#### Data in this exercise

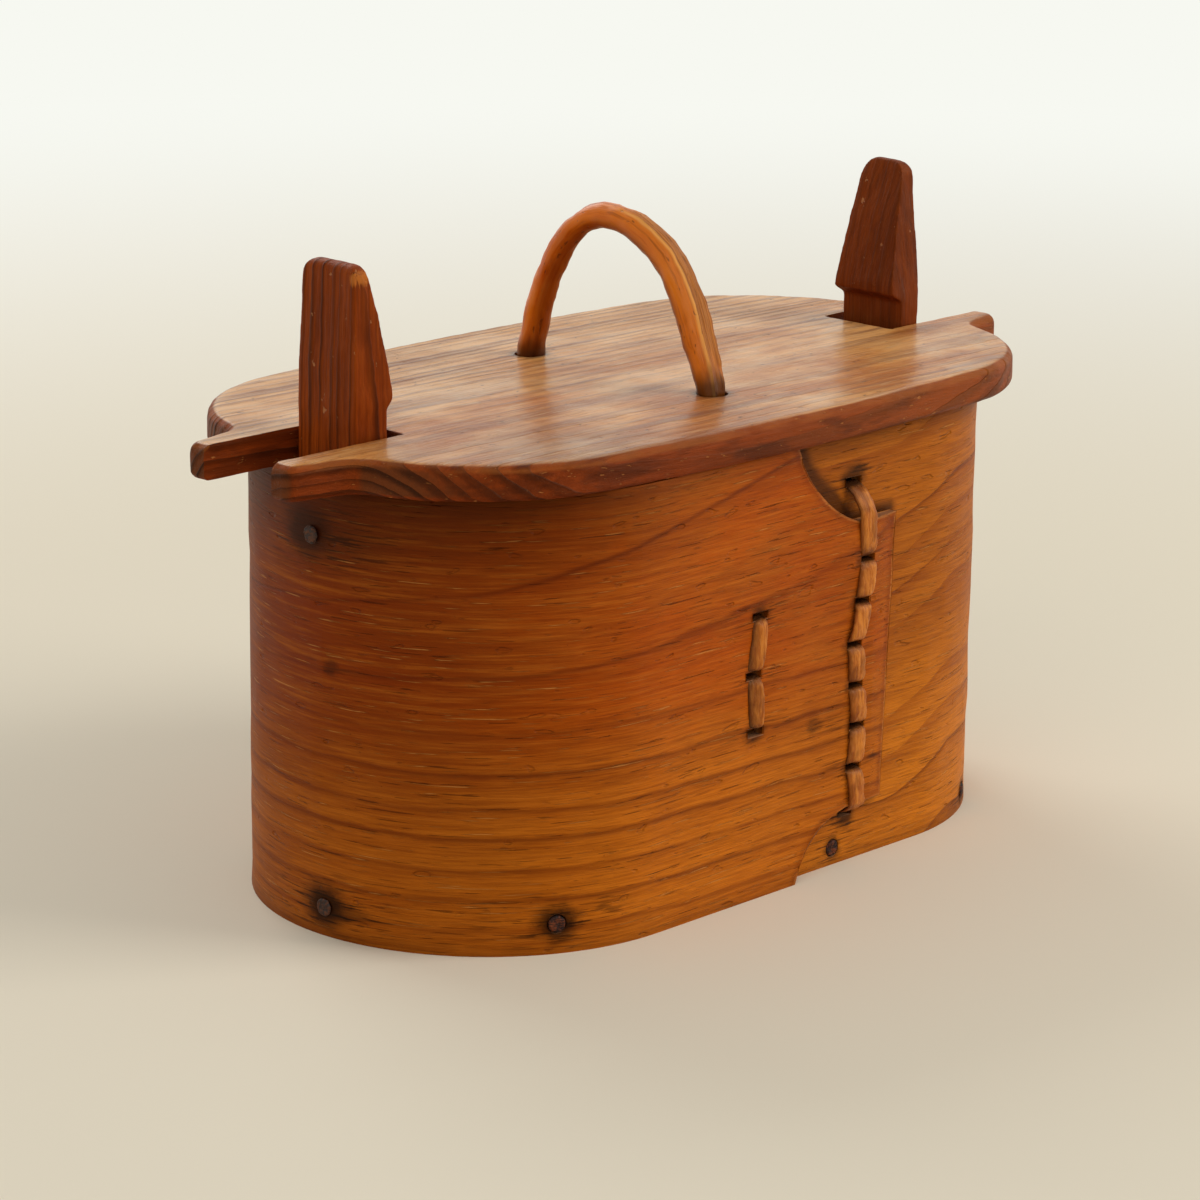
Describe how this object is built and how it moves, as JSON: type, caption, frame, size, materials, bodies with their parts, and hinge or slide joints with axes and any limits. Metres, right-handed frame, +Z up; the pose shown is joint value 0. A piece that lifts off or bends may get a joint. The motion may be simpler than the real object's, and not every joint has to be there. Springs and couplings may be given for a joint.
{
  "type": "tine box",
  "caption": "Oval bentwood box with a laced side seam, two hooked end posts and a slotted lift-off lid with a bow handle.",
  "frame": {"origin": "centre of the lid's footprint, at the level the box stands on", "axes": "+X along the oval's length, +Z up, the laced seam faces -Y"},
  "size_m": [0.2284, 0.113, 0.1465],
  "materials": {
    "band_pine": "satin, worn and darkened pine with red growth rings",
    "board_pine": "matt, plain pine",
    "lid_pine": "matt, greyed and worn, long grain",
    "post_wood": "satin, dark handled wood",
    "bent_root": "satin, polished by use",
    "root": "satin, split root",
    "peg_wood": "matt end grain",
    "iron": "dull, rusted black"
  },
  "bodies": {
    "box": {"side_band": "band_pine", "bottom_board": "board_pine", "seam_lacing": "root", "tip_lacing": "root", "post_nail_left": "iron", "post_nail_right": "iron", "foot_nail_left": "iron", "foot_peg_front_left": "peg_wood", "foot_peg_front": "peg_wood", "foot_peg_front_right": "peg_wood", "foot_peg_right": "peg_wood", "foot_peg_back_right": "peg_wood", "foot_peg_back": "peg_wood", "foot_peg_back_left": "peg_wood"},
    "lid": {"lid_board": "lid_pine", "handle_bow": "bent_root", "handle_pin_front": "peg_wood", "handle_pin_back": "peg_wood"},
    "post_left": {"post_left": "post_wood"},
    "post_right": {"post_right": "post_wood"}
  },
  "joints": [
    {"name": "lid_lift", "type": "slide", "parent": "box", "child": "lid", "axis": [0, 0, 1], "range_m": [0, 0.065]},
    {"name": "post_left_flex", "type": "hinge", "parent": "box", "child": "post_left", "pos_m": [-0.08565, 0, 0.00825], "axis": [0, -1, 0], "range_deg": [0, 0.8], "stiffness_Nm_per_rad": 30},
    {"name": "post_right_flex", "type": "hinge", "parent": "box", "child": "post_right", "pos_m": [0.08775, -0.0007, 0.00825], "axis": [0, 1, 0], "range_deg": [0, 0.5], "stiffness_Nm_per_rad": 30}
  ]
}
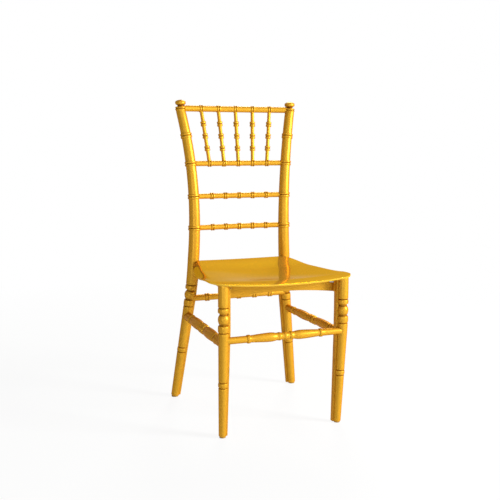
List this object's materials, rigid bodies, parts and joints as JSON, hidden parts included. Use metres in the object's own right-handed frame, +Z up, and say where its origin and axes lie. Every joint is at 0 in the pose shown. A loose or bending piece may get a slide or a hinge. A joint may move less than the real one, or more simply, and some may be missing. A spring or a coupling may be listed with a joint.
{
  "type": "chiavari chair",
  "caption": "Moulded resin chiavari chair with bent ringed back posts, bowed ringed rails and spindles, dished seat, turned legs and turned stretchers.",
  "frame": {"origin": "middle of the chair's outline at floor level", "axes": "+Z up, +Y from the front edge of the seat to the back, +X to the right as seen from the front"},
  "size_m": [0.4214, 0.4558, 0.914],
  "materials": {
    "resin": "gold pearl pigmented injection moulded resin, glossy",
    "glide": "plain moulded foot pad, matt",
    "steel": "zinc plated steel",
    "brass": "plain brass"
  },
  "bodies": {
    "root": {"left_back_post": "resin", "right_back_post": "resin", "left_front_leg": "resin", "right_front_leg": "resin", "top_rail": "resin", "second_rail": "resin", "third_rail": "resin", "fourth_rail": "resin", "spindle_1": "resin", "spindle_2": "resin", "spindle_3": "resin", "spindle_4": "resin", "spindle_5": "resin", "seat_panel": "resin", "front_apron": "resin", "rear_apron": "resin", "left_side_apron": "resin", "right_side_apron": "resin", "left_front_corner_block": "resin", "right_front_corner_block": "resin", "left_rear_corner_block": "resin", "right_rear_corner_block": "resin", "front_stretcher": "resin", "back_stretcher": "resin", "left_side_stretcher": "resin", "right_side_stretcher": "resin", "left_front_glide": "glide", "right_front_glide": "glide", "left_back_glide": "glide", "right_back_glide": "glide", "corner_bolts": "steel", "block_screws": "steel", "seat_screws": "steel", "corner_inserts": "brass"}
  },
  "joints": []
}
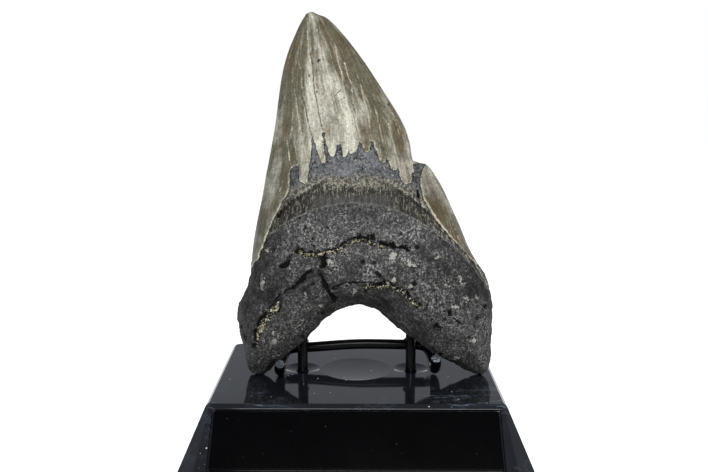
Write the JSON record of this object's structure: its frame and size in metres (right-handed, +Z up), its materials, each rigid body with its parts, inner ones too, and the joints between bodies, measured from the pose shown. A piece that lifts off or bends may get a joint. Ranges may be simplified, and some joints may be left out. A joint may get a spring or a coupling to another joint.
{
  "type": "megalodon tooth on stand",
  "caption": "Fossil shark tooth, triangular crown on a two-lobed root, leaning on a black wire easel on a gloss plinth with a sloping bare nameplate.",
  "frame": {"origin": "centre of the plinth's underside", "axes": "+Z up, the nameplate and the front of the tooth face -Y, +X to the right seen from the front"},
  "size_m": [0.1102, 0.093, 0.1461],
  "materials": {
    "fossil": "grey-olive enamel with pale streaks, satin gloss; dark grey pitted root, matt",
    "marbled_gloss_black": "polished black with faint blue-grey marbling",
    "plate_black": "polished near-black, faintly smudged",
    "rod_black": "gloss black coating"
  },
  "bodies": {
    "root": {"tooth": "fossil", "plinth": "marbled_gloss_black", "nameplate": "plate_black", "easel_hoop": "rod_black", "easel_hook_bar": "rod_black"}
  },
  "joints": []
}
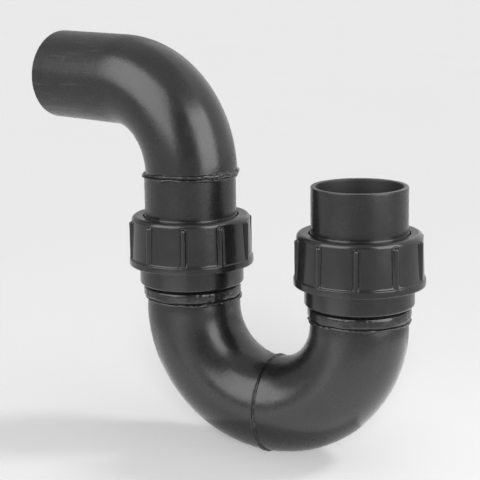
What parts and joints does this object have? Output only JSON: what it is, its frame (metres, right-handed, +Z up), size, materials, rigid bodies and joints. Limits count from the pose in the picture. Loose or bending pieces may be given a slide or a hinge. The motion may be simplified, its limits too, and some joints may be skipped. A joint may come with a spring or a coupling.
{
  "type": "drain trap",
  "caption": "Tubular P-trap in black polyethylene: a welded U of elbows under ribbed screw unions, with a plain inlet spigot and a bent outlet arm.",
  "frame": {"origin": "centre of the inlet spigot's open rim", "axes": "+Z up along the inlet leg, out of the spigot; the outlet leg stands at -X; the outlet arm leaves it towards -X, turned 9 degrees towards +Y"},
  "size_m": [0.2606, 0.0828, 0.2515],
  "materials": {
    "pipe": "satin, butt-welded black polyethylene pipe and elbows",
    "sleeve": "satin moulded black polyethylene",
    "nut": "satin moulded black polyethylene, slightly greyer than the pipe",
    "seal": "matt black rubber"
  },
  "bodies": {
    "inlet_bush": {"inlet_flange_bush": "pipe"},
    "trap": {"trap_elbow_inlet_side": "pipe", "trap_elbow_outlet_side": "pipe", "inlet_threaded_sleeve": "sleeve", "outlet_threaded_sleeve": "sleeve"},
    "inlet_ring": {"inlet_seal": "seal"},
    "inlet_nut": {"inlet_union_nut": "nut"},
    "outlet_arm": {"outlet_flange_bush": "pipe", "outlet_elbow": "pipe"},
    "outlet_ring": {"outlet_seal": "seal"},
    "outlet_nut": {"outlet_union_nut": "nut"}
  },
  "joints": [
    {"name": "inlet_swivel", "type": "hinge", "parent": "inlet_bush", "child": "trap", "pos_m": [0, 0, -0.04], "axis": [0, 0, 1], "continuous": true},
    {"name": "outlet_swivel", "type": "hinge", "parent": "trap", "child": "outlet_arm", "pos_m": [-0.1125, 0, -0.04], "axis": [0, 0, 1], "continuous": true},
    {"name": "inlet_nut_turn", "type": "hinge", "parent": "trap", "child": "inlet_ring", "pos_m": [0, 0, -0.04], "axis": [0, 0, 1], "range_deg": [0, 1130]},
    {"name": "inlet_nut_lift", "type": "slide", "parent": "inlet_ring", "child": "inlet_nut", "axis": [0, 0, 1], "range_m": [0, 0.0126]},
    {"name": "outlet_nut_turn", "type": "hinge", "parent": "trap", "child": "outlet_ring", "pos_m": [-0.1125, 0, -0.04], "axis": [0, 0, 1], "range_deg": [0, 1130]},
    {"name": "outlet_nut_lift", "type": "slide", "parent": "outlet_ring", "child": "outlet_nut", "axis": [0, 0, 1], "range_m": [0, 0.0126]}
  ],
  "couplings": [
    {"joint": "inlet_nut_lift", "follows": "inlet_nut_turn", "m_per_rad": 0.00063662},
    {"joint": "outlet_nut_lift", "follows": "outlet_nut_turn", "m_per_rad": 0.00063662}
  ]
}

########

Extract lines where the string "shown" occurs.

Describe how this object is built and how it moves, as JSON: type, caption, frame, size, materials, bodies with their parts, and hinge or slide joints with axes and any limits. Metres, right-handed frame, +Z up; the pose shown is joint value 0. A piece that lifts off or bends may get a joint. The motion may be simpler than the real object's, and not every joint has to be there. Springs and couplings may be given for a joint.
List this object's materials, rigid bodies, parts and joints as JSON, hidden parts included. Use metres in the object's own right-handed frame, +Z up, and say where its origin and axes lie. Every joint is at 0 in the pose shown. A loose or bending piece may get a slide or a hinge. A joint may move less than the real one, or more simply, and some may be missing. A spring or a coupling may be listed with a joint.
Write the JSON record of this object's structure: its frame and size in metres (right-handed, +Z up), its materials, each rigid body with its parts, inner ones too, and the joints between bodies, measured from the pose shown. A piece that lifts off or bends may get a joint. Ranges may be simplified, and some joints may be left out. A joint may get a spring or a coupling to another joint.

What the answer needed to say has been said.